The broader structure of Dungeon Keeper is that of a traditional RTS. Progressing through a linear campaign, each mission requires you to build a base, harvest resources, recruit units, and ultimately defeat the enemy force, be it a bunch of sickeningly righteous Heroes, or a rival Keeper. Yet unlike the majority of RTS games both then and now, Dungeon Keeper only allows the player indirect control of their units.

Initially, this is straightforward enough. Your starting creatures, the chittering, skittering Imps, are slavishly loyal to their keeper, mining out rooms, depositing gold in your treasury, and claiming territory in your name without ever complaining. Meanwhile, early units such as beetles and flies, attracted through a portal by your dungeon's amenities, only have very basic needs such as food and shelter, and as such are easily pleased.

All that green - yuck!

Soon though, tougher adversaries require more elaborate dungeons which attract more powerful but also more demanding creatures. Despite being almost twenty years old now, Dungeon Keeper's use of AI behaviour-states to create personable units remains a landmark design that only handful of games have come close to equalling. Warlocks possess powerful magical abilities and keenly research new technologies for your dungeon, but they're also exceptionally snobbish, and will become enraged if a creature whom they deem intellectually inferior enters their library. The corpulent Bile Demons are hardy fighters and talented craftsmen, but require large lairs and hatcheries to keep satisfied, and won't tolerate the presence of an enviously thin skeleton. Then, of course, there's the Horned Reaper, a whirlwind of rage who is as formidable in battle as he is impossible to control. Absolutely everything pisses off a Horned Reaper, not being paid on time, not being fed, not being kept busy. It's like having the world's most entitled celebrity staying at your hotel, simultaneously a privilege and a pain in the arse.

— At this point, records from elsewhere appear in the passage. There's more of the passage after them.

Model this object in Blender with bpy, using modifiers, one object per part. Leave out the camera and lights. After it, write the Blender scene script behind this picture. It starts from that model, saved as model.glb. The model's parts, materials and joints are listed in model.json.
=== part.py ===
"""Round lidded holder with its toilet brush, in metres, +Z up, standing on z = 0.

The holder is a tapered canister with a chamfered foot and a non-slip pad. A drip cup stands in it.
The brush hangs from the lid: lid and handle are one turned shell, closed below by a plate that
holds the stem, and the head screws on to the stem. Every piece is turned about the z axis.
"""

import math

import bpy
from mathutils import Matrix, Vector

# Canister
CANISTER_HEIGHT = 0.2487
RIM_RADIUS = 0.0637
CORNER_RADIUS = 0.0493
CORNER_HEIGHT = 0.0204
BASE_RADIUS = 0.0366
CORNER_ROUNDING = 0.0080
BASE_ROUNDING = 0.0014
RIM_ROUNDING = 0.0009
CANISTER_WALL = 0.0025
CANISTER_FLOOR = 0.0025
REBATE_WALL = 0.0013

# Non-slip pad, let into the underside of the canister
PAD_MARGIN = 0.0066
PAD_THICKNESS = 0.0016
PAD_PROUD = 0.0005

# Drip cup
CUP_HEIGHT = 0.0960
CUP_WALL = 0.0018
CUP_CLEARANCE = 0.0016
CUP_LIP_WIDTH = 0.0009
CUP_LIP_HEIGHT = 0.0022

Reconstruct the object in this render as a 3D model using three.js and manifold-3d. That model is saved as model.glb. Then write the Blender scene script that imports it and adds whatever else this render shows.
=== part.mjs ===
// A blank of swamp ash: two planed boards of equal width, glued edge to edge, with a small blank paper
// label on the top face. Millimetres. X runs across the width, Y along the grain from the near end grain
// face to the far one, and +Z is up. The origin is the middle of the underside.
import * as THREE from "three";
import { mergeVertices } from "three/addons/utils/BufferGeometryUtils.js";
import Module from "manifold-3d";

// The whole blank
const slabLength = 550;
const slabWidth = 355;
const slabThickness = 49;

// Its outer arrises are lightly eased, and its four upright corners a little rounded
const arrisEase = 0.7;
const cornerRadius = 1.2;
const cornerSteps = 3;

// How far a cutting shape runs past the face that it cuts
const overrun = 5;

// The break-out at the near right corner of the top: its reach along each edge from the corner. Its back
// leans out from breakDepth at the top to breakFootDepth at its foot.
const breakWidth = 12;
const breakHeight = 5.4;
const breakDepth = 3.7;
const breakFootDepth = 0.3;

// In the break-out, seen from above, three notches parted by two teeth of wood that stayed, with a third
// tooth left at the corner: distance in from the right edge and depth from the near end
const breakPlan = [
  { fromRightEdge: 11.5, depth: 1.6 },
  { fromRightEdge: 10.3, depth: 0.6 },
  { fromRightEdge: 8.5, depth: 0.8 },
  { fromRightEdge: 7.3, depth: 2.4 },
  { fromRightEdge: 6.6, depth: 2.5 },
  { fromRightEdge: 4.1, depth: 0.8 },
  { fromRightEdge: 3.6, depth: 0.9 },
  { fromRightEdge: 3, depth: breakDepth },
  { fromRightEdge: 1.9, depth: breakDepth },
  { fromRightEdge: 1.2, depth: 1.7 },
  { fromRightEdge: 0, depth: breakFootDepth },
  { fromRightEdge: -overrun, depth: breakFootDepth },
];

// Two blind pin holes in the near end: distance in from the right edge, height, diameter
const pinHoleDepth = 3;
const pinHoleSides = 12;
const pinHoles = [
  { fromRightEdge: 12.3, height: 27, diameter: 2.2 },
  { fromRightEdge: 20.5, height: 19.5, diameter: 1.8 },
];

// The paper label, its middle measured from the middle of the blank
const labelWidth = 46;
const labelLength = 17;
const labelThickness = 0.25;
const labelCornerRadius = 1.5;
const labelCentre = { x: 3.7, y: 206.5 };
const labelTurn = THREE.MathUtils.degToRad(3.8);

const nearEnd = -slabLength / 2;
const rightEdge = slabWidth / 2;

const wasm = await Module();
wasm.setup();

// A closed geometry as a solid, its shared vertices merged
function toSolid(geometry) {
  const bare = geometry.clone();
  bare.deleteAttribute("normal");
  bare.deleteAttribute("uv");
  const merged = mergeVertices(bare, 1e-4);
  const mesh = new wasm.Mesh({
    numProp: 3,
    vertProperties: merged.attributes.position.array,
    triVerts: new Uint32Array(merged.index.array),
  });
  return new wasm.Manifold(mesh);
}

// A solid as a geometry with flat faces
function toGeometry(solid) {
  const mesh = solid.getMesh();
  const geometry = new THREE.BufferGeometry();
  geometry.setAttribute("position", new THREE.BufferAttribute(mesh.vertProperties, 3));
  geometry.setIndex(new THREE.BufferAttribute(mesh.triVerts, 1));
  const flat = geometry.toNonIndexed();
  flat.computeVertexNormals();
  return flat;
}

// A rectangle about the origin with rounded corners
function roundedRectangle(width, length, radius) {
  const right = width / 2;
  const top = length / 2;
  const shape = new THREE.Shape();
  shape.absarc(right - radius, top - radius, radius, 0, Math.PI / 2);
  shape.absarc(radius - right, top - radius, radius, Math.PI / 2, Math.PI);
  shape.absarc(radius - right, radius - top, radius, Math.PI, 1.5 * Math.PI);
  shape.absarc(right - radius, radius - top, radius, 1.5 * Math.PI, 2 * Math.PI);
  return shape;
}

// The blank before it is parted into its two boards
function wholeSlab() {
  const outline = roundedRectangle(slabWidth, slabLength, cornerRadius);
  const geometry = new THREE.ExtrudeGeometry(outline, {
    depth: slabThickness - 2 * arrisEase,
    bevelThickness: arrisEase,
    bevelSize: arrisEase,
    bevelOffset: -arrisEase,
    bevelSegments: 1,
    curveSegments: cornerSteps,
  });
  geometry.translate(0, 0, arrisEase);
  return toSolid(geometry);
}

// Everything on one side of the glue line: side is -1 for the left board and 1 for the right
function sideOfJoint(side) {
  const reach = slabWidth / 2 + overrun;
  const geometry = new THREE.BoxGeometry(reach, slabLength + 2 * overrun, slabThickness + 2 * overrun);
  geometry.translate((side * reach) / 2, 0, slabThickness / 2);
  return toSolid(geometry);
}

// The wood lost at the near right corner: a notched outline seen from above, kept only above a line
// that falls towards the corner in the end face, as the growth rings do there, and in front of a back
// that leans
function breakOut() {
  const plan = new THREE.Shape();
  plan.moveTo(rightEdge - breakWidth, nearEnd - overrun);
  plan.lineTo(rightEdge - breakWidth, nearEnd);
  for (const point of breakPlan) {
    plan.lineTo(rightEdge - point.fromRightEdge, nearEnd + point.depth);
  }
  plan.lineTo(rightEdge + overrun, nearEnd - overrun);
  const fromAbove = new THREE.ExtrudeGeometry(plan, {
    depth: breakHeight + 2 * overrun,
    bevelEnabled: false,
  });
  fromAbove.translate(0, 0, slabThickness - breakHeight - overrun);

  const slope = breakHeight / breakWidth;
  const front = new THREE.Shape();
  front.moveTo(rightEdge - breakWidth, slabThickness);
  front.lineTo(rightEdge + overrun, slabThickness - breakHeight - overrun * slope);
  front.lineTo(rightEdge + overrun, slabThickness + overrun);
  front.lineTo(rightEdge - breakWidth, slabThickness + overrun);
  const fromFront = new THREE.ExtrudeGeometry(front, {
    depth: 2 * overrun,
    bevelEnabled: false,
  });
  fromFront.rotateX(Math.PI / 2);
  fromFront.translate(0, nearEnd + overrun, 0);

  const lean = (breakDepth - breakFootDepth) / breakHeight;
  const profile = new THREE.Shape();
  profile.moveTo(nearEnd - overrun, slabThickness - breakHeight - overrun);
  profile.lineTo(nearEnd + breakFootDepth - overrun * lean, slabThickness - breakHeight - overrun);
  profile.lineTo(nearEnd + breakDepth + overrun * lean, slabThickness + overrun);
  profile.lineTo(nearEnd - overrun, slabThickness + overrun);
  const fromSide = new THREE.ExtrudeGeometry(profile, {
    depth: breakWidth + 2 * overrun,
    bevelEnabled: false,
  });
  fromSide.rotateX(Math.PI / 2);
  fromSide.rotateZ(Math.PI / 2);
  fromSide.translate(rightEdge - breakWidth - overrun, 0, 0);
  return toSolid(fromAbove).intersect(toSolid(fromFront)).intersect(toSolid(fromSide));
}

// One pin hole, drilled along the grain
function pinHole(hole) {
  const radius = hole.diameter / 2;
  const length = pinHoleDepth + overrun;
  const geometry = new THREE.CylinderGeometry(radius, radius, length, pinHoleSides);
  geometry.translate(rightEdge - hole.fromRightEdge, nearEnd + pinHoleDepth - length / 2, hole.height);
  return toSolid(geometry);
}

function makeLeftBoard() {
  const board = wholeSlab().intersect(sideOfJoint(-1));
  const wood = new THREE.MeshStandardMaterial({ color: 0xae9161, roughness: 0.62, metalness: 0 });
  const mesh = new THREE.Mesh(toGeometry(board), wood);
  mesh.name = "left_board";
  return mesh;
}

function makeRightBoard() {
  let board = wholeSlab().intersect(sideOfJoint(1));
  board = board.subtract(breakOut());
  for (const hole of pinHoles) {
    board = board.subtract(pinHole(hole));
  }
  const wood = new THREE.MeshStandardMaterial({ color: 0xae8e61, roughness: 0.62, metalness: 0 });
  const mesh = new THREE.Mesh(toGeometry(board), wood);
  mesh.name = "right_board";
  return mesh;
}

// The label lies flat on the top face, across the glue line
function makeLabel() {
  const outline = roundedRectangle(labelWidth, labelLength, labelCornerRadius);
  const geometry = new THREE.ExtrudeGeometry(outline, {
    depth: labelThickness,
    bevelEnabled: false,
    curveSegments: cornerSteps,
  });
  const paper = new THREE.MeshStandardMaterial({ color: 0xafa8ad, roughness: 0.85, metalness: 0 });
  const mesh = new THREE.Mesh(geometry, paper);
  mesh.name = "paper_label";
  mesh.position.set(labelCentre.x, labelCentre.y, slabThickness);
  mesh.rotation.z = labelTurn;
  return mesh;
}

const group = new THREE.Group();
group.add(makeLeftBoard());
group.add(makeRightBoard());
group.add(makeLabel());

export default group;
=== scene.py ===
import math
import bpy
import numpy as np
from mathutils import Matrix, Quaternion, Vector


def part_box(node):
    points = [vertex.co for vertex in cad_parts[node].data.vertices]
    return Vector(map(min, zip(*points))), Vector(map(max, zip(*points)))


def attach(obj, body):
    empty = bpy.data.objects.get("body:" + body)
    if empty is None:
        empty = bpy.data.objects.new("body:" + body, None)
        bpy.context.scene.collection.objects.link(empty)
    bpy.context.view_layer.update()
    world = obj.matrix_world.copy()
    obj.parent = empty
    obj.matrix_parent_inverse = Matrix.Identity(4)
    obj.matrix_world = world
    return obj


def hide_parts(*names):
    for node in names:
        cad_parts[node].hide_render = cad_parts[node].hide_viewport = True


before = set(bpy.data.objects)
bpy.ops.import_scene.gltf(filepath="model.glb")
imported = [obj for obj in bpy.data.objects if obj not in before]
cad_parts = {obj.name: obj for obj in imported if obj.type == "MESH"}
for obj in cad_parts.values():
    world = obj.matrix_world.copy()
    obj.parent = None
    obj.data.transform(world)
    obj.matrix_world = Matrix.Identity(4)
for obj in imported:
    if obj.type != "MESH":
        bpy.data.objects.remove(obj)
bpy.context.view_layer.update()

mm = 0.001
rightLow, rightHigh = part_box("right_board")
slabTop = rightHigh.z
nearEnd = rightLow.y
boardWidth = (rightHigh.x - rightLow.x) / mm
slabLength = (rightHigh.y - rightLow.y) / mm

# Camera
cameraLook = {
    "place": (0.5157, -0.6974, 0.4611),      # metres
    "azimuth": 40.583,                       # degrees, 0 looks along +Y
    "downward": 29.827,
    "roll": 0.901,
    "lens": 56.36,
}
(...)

This influx of increasingly exacting creatures is coupled with a gradual layering-up of your power. The types of room available to you shift from attracting and maintaining creatures to enabling you to create new ones. Prisons, for example, let you capture enemies and slowly starve them to death, at which point they'll rise as skeletons. Torture chambers, meanwhile, let you convert enemy creatures to your cause. Even the dead have their uses; burying them in the graveyard lets you turn them into powerful vampires. Yet for each new creature that joins your dungeon, the chance for conflict grows alongside the likelihood of victory. It's degenerate Jenga - the higher you build, the more unstable the foundations become.

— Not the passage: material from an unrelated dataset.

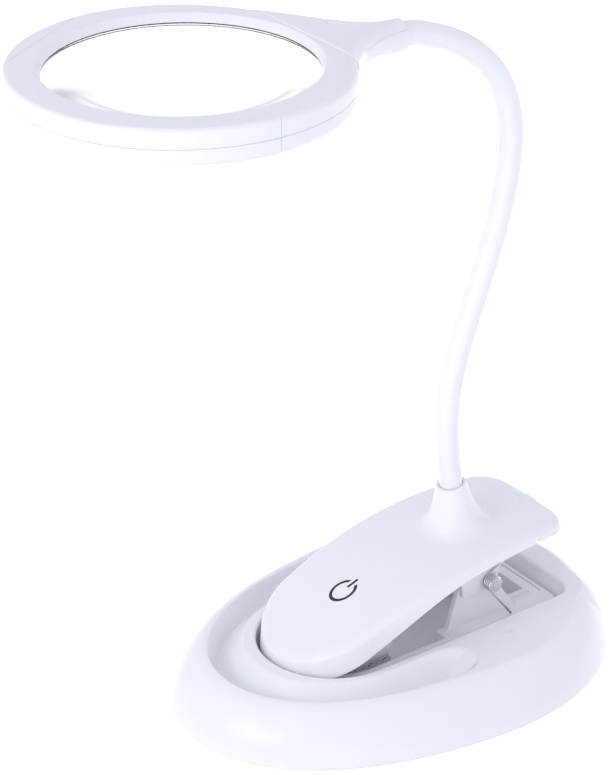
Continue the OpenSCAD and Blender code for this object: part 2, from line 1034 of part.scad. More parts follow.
// A lens with two round faces and a straight edge
module lens() {
  face_r = (lens_r * lens_r + lens_sag * lens_sag) / (2 * lens_sag);
  color([0.85, 0.93, 0.97, 0.35])
    at_head()
      intersection() {
        disc(lens_r, -20, 40);
        translate([0, 0, lens_edge_h[1] + lens_sag - face_r])
          sphere(r = face_r, $fn = 720);
        translate([0, 0, lens_edge_h[0] - lens_sag + face_r])
          sphere(r = face_r, $fn = 720);
      }
}

module lens_gasket() {
  color([0.2, 0.2, 0.22])
    at_head()
      annulus(lens_r - 1.2, lens_r + 0.1, lens_seat_z - 0.05 - gasket_t, lens_seat_z - 0.05);
}

module led_board() {
  color([0.9, 0.9, 0.88])
    at_head()
      annulus(lens_r + 0.4, diffuser_r[1] - 1, board_h, board_h + 1);
}

module leds() {
  color([1, 0.9, 0.5])
    at_head()
      for (i = [0:led_count - 1])
        rotate([0, 0, (i + 0.5) * 360 / led_count])
          translate([led_ring_r - led_size[0] / 2, -led_size[1] / 2, board_h - led_size[2]])
            cube(led_size);
}

module diffuser_ring() {
  color([0.96, 0.96, 0.94])
    at_head() {
      annulus(diffuser_r[0], diffuser_r[1], diffuser_z[0], diffuser_z[1]);
      annulus(diffuser_r[0], diffuser_r[0] + diffuser_wall_t, diffuser_z[1] - 0.05, lens_edge_h[0] - 0.45);
    }
}

module head_screws() {
  color(STEEL)
    at_head()
      for (a = head_screw_angles)
        rotate([0, 0, a])
          translate([head_screw_ring_r, 0, 0.1]) {
            cylinder(r = 0.95, h = 12);
            cylinder(r = 2, h = 0.9);
          }
}

base_top_shell();
base_bottom_plate();
base_ballast();
non_slip_pad();
base_screws();
lower_jaw();
lower_jaw_pad();
hinge_pin();
pin_clips();
torsion_springs();
clip_cover();
clip_tray();
upper_jaw_pad();
battery();
battery_leads();
control_board();
touch_electrode();
power_symbol();
charge_socket();
charge_lights();
boss_nut();
tray_screws();
neck_link_01();
neck_link_02();
neck_link_03();
neck_link_04();
neck_link_05();
neck_link_06();
neck_link_07();
neck_link_08();
neck_link_09();
neck_link_10();
neck_link_11();
neck_link_12();
head_upper_ring();
head_lower_ring();
neck_cover_upper();
neck_cover_lower();
rim_cap_left_upper();
rim_cap_left_lower();
rim_cap_right_upper();
rim_cap_right_lower();
lens();
lens_gasket();
led_board();
leds();
diffuser_ring();
neck_clamp();
head_screws();
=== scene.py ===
import json
import math

import bmesh
import bpy
import numpy as np
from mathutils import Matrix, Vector


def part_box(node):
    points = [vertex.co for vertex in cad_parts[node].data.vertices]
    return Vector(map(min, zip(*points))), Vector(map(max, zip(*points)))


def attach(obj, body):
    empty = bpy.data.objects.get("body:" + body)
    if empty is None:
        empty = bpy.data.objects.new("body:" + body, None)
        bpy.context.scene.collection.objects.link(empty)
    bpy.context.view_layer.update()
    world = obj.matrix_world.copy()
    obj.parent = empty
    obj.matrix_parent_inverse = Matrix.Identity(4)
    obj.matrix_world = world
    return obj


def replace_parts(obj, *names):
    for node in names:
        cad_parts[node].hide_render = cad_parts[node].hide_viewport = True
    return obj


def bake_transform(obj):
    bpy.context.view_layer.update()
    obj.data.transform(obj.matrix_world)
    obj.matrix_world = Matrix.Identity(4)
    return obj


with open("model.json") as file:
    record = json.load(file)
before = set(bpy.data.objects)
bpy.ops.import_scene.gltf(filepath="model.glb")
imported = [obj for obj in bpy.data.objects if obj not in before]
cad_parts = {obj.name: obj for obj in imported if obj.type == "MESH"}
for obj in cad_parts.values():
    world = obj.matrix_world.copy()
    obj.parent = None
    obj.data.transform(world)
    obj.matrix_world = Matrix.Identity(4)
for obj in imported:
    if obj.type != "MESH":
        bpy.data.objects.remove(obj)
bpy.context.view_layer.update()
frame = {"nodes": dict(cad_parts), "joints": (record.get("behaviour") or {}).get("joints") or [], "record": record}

MM = 0.001
TAU = 2 * math.pi
SHARP_ANGLE = math.radians(38)


def box_mm(node):
    """Lowest and highest corner of a CAD node, in millimetres."""
    low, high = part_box(node)
    return np.array(low) / MM, np.array(high) / MM


# ---------- mesh tools ----------

def smoothstep(x):
    x = np.clip(x, 0, 1)
    return x * x * (3 - 2 * x)


def mix(a, b, share):
    """a at share 0, b at share 1."""
    return a * (1 - share) + b * share


def signed_power(x, power):
    return np.sign(x) * np.abs(x) ** power


def soft_min(a, b, k):
    """The smaller of a and b, with the corner between them rounded over k."""
    h = np.clip(0.5 + 0.5 * (b - a) / k, 0, 1)
    return mix(b, a, h) - k * h * (1 - h)


def full_turn(count):
    """Angles all the way round."""
    return np.linspace(0, TAU, count, endpoint=False)


def quarter_turn(count):
    return np.linspace(0, math.pi / 2, count)


def circle(centre, radius, angles, z):
    """A ring about a vertical axis through centre; radius and z are numbers or one number for each angle."""
    z = np.broadcast_to(z, angles.shape)
    return np.stack([centre[0] + radius * np.cos(angles), centre[1] + radius * np.sin(angles), z], 1)


def arc(centre, radius, start, end, count):
    """Points of an arc in degrees, end left out."""
    a = np.radians(np.linspace(start, end, count, endpoint=False))
    return np.stack([centre[0] + radius * np.cos(a), centre[1] + radius * np.sin(a)], 1)


def resample(outline, count):
    """Points spaced evenly along a closed outline."""
    loop = np.vstack([outline, outline[:1]])
    length = np.concatenate([[0], np.cumsum(np.linalg.norm(np.diff(loop, axis=0), axis=1))])
    at = np.linspace(0, length[-1], count, endpoint=False)
    return np.stack([np.interp(at, length, loop[:, i]) for i in (0, 1)], 1)


def outline_normals(outline):
    """Outward unit normals of an outline that runs anticlockwise."""
    along = np.roll(outline, -1, 0) - np.roll(outline, 1, 0)
    normal = np.stack([along[:, 1], -along[:, 0]], 1)
    return normal / np.linalg.norm(normal, axis=1)[:, None]


def along_rays(outline, centre, angles):
    """Distance from centre to a star-shaped outline in each direction."""
    arm = resample(outline, 6000) - centre
    at = np.arctan2(arm[:, 1], arm[:, 0]) % TAU
    order = np.argsort(at)
    return np.interp(angles % TAU, at[order], np.linalg.norm(arm, axis=1)[order], period=TAU)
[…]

What's ingenious about Dungeon Keeper's merging of management and RTS is how is solves the most common problems it those respective genres. The biggest issue with management sims is the lack of a hard end point - they tend to tail off into tedium as you run out of things to build. But Dungeon Keeper always has a specific goal for the player to work towards - the obliteration of the enemy. On the RTS side, Dungeon Keeper prevents players from relying on the age-old "build 'n' rush" strategy, because your units don't just sit around waiting to be commanded. Eventually, something will kick off, be it a missed payment causing a riot, or two creatures fighting because they hate each other. You need to time attacks effectively, use the right units and, if possible, support them with spells.

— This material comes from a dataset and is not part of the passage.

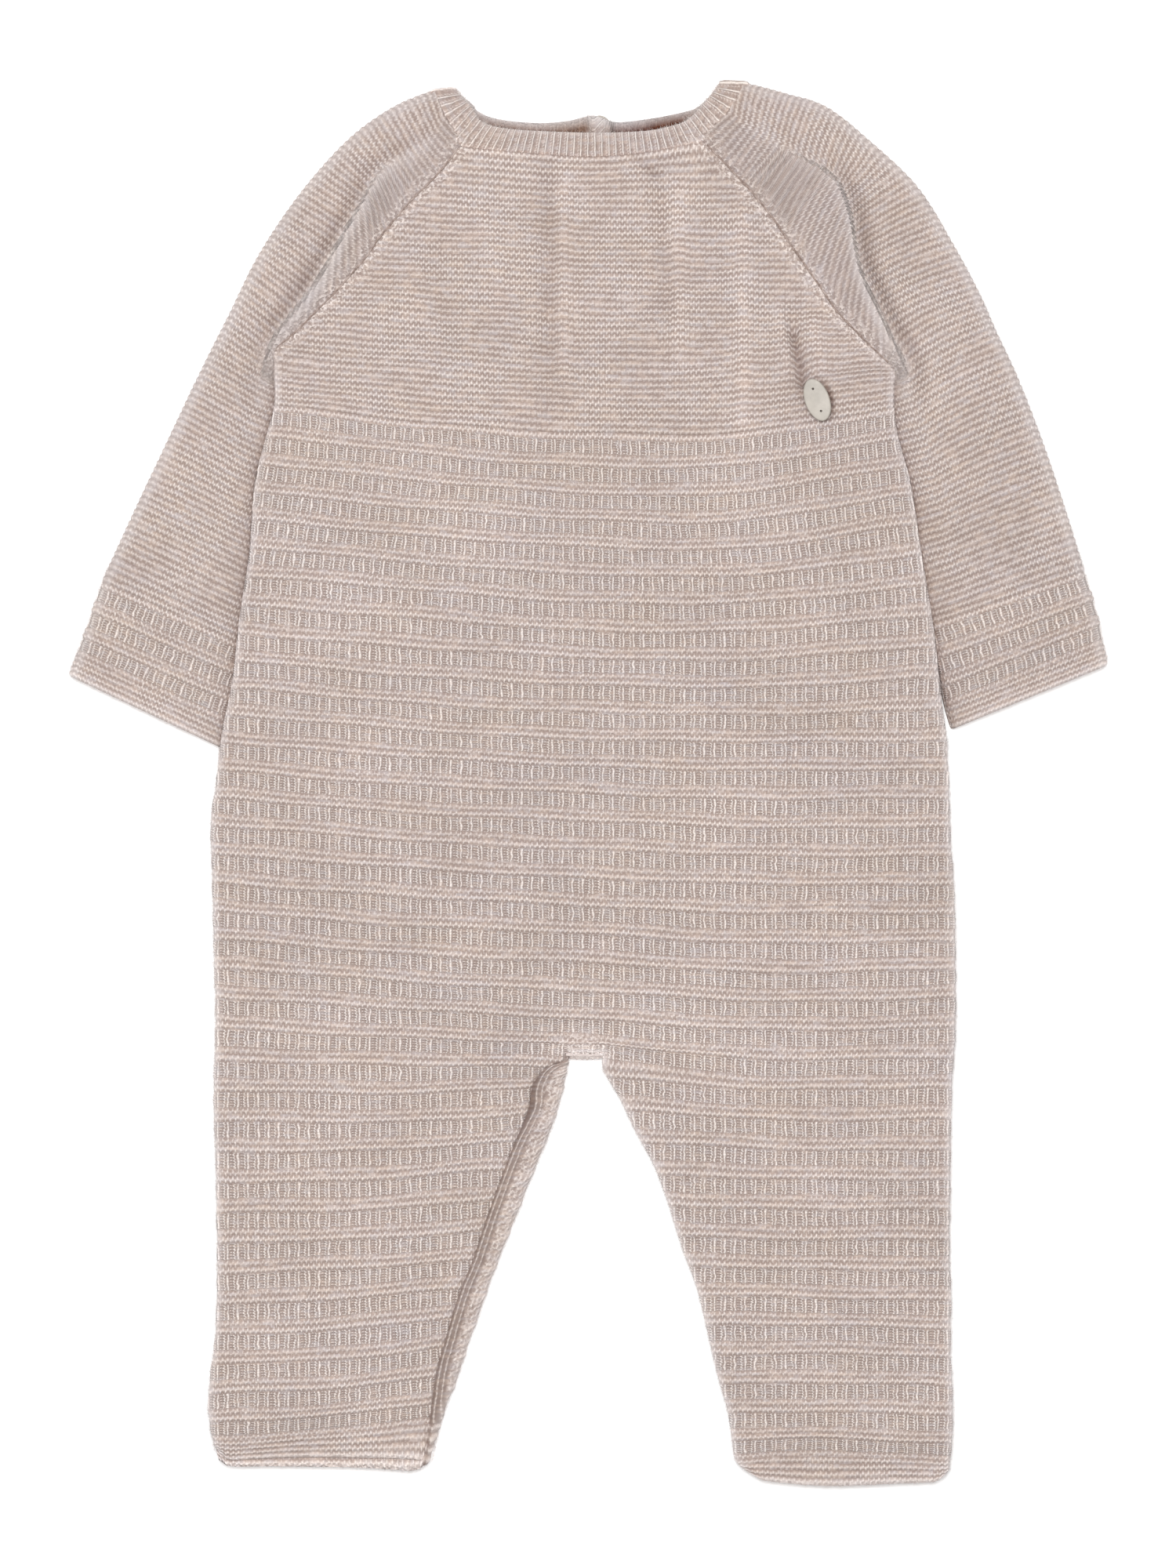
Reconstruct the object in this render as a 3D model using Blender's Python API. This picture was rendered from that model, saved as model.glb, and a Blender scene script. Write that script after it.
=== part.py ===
"""Knitted baby romper with raglan sleeves and long legs, laid flat on its back.

The frame: metres, +Z up, the front of the garment uppermost, the neck towards +Y. The wearer's right
is at -X. The origin is under the middle of the garment, on the surface that it lies on. Every cloth
piece is a wall of knitted fabric around one middle height, where the front and the back part.
Tables and sizes are in millimetres, and each solid is placed in metres.
"""
import math

import bmesh
import bpy
import numpy as np

MM = 0.001

# ---- driving dimensions, mm -------------------------------------------------------------------
WALL = 2.0                    # thickness of the knitted fabric
LAYER_GAP = 0.3               # air between the front and the back of the flat garment
SEAM_GAP = 0.35               # air left between two pieces at a seam
MID_HEIGHT = WALL + LAYER_GAP / 2
FOLD_RADIUS = (WALL + LAYER_GAP) / 2   # from the fold's axis to the middle of the fabric
FOLD_REACH = FOLD_RADIUS + WALL / 2    # from the fold's axis to the outside of the fabric
EDGE_THINNING = 0.9           # how far the outside drops towards a cut edge, as if rolled
EDGE_SLANT = 1.2              # how far the body's edge overhangs beside a sleeve
SLANT_START = 9.0             # length below the armpit over which that overhang grows

BAND_COUNT = 36               # rib bands down body and legs, each closed by a raised welt
WELT_RISE = 0.6               # height of a welt's two garter ridges over the rib bands
WELT_GROOVE = 0.12            # height of the groove between them
WELT_HALF = 0.237             # half width of a welt, in courses (one course = one band)
BORDER_RIDGES = 4             # garter ridges in each hem border
BORDER_RISE = 0.4
CROTCH_COURSE = 22.65         # where the panel parts into two legs
LEG_SPLIT = 0.05              # share of the half width that the crotch strip takes
MID_ACROSS = 0.45             # share of the half width where a row's middle height is given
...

Admittedly, the game doesn't convey the strategy behind combat particularly effectively. Aesthetically Dungeon Keeper has not aged well - its textures are a muddy mess of browns, blacks and reds, such that it becomes difficult to interpret what's going on when more than a few characters are on-screen. It also runs terribly, giving the same kind of framerate during larger battles that you'd expect from the latest Crytek game.

Where's Wally - the emo years.

Mercifully, the vast majority of Dungeon Keeper's personality resides within its sound files. Dungeon Keeper's sound design does a fantastic job of making a strategy game viewed from overhead feel like it's taking place underground. From the eerily soothing pulse of your dungeon heart echoing through its chambers, to the metallic clink, clink, clink of an Imp's pickaxe, be it one of yours, or an opponent's moments before their creature hordes pour into your dungeon. The music further complements this, existing halfway between soundtrack and eerie ambience, again emphasising the game's love of duality.

Easily the highlight of the game's sound design, however, is Richard Ridings' delightfully wicked pre and post-mission summaries. Voicing the Dungeon Mentor, he comments on the idyllic beauty of Dungeon Keeper's fantasy pastiche with a withering disdain that Alan Rickman would be proud of. "The people of Eversmile are plagued only by aching facial muscles, and not Anthrax as we'd hoped." "Cosyton - a hideous sham of a town in which the prosperous citizens have no gripes or moans." It sets the tone perfectly, framing these quaint fantasy realms as sickeningly saccharine abominations, like drinking a jug of melted Mars bars.

Dungeon Keeper has nothing insightful to say about the nature of evil, apart from possibly that being a baddie is bloody hard work. But arch meta-commentary isn't what it aiming for. Dungeon Keeper may be a parody of fantasy, but it is also a fantasy in itself, merely an inverted one. Hence it frames your dark crusade with the same unwavering righteousness as Tolkien does Frodo's in the Lord of the Rings, while painting your enemies with the same simplicity. Perhaps there is something in the notion that evil is simply having an unusual perspective on what is "right", but Dungeon Keeper revels in the idea rather than exploring it.

If Dungeon Keeper has a message, it's one communicated in algorithms rather than words; how to create unique, identifiable characters through a game's mechanics, how to balance AI autonomy with a player's guiding hand, how managing opposing systems can create singular stories and dramatic experiences. What is ostensibly a silly fantasy send-up contains some remarkably intelligent ideas, which give it more in common with Terry Pratchett's work than merely Astfgl's inventive approach to damnation. It may not be Bullfrog's most celebrated game; most would still make the case for Syndicate. But in terms of what we can still learn from it, I'd argue that Dungeon Keeper is their most important.